Apparently, that’s a risk he’s willing to take. And he’s become increasingly brazen about it. With Section 230 as his shield, Moore is reluctant to remove images from IsAnyoneUp, even when subjects beg, cry foul, or threaten lawsuits. He says that about seventy “cease and desist” orders are clogging his Inbox right now, and he just ignores them. He’s even received subpoenas from lawyers demanding the IP addresses of his contributors — like the person who submitted XXX photos of the granddaughter of some high-profile GOP financier — and he brushed those off, too. And according to First Amendment Coalition Executive Director Peter Scheer, a cease-and-desist from a lawyer doesn’t have any force of law. Thus far, Moore has never received an actual court injunction.

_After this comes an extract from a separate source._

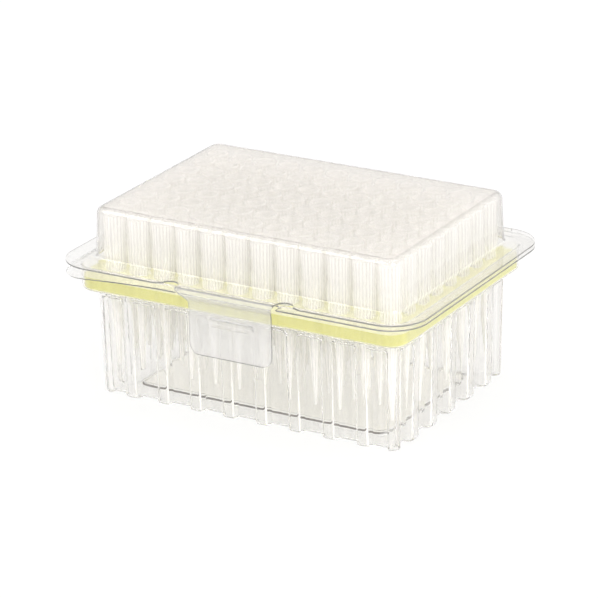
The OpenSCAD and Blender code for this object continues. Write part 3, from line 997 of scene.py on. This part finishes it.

Whether he borders on being a “do-gooder” is certainly a point of contention; “life ruiner” might be more apropos. But there’s no question that Moore is dredging up some interesting questions about prurience and personal responsibility. He adds between fifteen and twenty images to IsAnyoneUp each day from a seemingly bottomless pot, and more are always available in the queue. That alone says something about how often we sext, in a culture that’s dominated by online dating, social networking, and random hookups. You do it at your own risk, but it turns out most people don’t mind taking that risk. Moore certainly doesn’t. He has his own profile on IsAnyoneUp featuring — yes — a bunch of cock shots.
But he also knows the joke’s on everyone else. “If I ended my site today,” Moore said, “I’d be a huge database for employers.”